First, one of the best parts of japanese military tradition is its hability of trading old, traditional techniques for new ones if they were proven more effective i.e. samurais trading their naginatas for guns in the XVI century . The katanas of today are massively upgraded versions, made with western steel and taking cues from western cavalry sabers a terribly underrated weapon, if you ask me . They are more like "the best of two worlds" than full, pure samurai katanas.

Also, cutting power is not everything that matters on a weapon. The traditional katana, when made by a master swordsmith, was more powerful than its european counterparts, but extremely fragile. Thus, they became largely ceremonial sidearms, used in duels instead of the battlefield. The main weapon of choice for the samurai was still the naginata/bow in the middle ages and the musket in modern ages. In versatility, endurance and reliability, the katana loses to other sword models.

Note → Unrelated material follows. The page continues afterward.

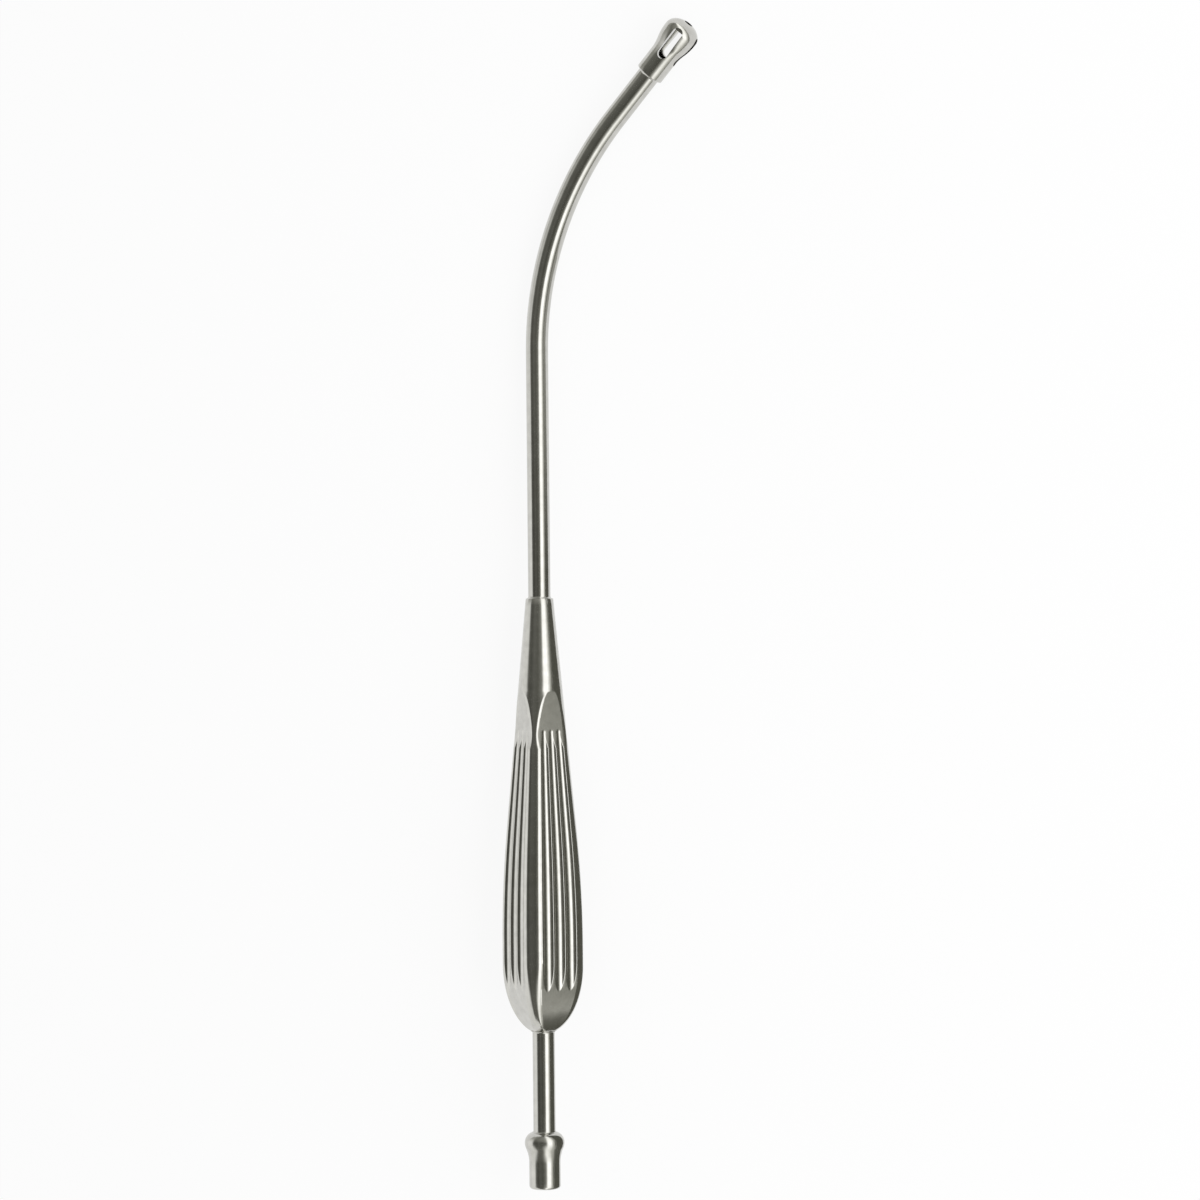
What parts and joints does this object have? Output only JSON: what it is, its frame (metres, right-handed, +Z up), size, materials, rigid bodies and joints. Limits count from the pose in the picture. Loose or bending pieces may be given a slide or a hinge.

don't want to be pedantic here, i just love talking about medieval stuff
#206 to #43 - gisuar (06/26/2014) [-]
meant to decaptitate peasants
User avatar #44 to #43 - infinitereaper (06/26/2014) [-]
Each generation improving on the last is even better, and true enough, katanas aren't meant to be for blunt fighting, they are slicing weapons. I like swords in general, and personally would like to see the day the ultimate sword is crafted, one that can cut through anything and never break. I think anyone who has ever liked swords has dreamed of a weapon like that.
#56 to #44 - andrakian (06/26/2014) [-]
Exactly. I love modern katanas just because of that. Its cool to think that there are still people merging different forging styles to keep swords updated, or at least as relevant as possible in modern technology, and it would be amazing to see a totally new, perfectly efficient for modern warfare model coming out of these experiments.

I just wish that western swordfighting was not such a niche. Europe has a very rich tradition of martial arts, but very little is actually practiced. And Olympic fencing just has not the same feel.